The Miami Marlins hoped Marlins.TV would feel like a clean break from the blackout era. Instead, the early fan reaction suggests something else entirely: confusion, frustration, and a lingering question about whether this really fixes anything.

In partnership with Major League Baseball’s production studio, the Marlins announced that fans can now stream games directly through Marlins.TV. The in-market price is $100 per year or $19.99 per month, while out-of-market fans can subscribe for $200 per year or $29.99 per month. Season ticket holders get half off the yearly rate. Blackouts are reportedly eliminated for fans residing in Florida and a sliver of Alabama. Spring training games will stream free with an MLB.com account.

And notably, there is no ESPN Unlimited double paywall attached to Marlins.TV, as has been suggested across social media.

On paper, it reads like progress. But online, fans aren’t so sure.

“Seems very confusing and expensive,” one Reddit user wrote, capturing the essence of many early reactions. The issue isn’t just price -- it’s trust.

MLB has spent years asking fans to juggle regional sports networks, blackout maps, and layered subscriptions.
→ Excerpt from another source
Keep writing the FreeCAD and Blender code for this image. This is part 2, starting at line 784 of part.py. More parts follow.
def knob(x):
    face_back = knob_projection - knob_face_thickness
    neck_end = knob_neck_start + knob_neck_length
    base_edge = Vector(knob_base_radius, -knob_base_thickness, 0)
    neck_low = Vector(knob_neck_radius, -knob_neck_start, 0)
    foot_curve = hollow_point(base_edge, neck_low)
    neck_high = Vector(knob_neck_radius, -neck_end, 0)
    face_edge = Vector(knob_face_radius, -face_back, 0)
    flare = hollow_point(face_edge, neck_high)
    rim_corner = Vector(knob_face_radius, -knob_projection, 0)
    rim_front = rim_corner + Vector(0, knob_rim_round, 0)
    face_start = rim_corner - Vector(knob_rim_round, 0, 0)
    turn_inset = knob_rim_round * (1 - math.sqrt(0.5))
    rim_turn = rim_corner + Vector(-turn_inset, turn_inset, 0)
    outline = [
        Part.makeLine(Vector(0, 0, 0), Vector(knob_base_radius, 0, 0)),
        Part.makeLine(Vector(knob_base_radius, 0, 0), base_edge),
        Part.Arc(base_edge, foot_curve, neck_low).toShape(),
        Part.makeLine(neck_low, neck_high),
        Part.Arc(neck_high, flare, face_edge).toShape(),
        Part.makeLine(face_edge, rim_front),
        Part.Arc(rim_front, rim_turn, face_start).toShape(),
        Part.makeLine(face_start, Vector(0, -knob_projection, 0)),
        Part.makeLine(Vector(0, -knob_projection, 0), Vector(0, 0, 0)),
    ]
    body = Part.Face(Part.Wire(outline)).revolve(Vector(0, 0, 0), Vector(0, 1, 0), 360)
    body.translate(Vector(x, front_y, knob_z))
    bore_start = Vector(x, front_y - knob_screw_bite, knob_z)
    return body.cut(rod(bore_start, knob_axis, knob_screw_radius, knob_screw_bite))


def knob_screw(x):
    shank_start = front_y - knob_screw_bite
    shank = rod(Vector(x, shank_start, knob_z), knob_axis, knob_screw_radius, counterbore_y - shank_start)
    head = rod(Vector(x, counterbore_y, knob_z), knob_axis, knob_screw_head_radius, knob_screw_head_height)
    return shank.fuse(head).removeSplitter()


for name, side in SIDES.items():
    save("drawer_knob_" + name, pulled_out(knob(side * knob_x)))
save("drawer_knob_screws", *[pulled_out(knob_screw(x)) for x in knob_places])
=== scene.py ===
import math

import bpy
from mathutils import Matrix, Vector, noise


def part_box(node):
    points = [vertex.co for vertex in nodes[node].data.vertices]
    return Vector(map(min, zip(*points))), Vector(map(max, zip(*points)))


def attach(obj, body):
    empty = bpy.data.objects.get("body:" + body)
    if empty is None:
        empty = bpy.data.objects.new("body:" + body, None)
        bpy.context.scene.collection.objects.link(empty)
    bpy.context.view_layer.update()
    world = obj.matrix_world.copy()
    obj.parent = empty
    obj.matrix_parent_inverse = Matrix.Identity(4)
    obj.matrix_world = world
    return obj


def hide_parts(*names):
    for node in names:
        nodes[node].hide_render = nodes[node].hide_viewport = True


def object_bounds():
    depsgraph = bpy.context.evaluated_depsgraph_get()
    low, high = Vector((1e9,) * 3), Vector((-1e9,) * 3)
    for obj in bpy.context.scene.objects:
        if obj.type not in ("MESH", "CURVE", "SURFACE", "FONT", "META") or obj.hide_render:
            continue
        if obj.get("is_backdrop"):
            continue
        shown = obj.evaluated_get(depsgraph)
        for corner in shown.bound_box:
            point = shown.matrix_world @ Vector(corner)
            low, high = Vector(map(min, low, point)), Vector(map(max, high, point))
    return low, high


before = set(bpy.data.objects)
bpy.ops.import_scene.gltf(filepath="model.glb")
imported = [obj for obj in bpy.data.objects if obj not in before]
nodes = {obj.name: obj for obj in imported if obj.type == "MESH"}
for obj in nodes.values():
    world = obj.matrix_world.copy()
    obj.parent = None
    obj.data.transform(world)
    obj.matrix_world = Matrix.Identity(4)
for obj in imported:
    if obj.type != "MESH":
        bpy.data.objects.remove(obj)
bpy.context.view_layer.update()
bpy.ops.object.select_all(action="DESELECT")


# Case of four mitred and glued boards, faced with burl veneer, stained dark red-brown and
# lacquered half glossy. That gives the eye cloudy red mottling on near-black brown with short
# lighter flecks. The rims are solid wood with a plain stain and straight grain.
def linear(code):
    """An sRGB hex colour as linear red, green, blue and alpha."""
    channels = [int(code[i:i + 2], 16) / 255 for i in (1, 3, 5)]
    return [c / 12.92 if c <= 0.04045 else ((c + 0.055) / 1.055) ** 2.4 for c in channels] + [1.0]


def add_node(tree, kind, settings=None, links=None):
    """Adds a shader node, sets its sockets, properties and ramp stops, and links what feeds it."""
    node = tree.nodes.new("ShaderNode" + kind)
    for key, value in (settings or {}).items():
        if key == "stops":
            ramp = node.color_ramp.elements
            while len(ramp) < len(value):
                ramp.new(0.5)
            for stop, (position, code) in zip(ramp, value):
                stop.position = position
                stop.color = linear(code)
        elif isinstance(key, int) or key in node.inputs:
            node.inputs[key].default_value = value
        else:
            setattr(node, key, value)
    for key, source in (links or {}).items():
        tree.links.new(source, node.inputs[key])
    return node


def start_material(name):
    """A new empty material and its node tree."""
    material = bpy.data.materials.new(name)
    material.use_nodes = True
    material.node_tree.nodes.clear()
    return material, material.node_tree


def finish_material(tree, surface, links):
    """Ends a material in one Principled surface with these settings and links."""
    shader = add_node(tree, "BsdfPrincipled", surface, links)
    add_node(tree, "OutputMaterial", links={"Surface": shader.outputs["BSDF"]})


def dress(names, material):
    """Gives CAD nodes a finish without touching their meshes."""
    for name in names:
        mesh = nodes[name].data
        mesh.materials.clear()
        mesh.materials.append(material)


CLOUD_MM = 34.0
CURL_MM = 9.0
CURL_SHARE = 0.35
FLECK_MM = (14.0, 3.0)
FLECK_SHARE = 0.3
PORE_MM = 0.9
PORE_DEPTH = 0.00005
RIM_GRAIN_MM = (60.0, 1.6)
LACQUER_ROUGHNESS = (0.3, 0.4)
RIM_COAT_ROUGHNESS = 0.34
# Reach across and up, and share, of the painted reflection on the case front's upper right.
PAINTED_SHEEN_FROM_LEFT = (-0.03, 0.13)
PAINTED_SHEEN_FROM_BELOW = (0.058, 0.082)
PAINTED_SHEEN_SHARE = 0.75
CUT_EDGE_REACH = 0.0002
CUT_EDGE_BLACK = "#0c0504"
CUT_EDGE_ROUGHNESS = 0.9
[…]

Now, even with blackouts supposedly removed in-state, many fans are unsure how Marlins.TV interacts with traditional MLB.TV restrictions when the team travels.

One commenter tried to explain the difference between standard MLB.TV and the $200 out-of-market Marlins.TV option, admitting they “could be entirely wrong.”

That uncertainty reflects the broader problem: if fans can’t confidently explain what they’re buying, they hesitate to buy it.

Others were more direct. “They want people to go away from illegal streaming,” another fan wrote, “well, they are not doing a very good job to convince people not to do it.” The sentiment surfaced repeatedly -- if the goal is to simplify access and curb piracy, clarity and affordability need to feel obvious.

In-state fans also voiced frustration over what they see as an uneven system. Some argued that residents should automatically have easier access to their home-state team without extra hoops. Out-of-state fans, meanwhile, are calculating whether $200 per season makes sense on top of existing cable bills or NFL Sunday Ticket subscriptions. One fan admitted they’ll likely watch the games already included in their package and find “other ways” to watch the rest.

For the Marlins, Marlins.TV represents modernization and greater control, even if it means less guaranteed broadcasting revenue. For fans, though, the reaction underscores a simple truth: access matters, but transparency matters more.

The Marlins may have eliminated one layer of blackouts. What they haven’t eliminated -- at least yet -- is the skepticism.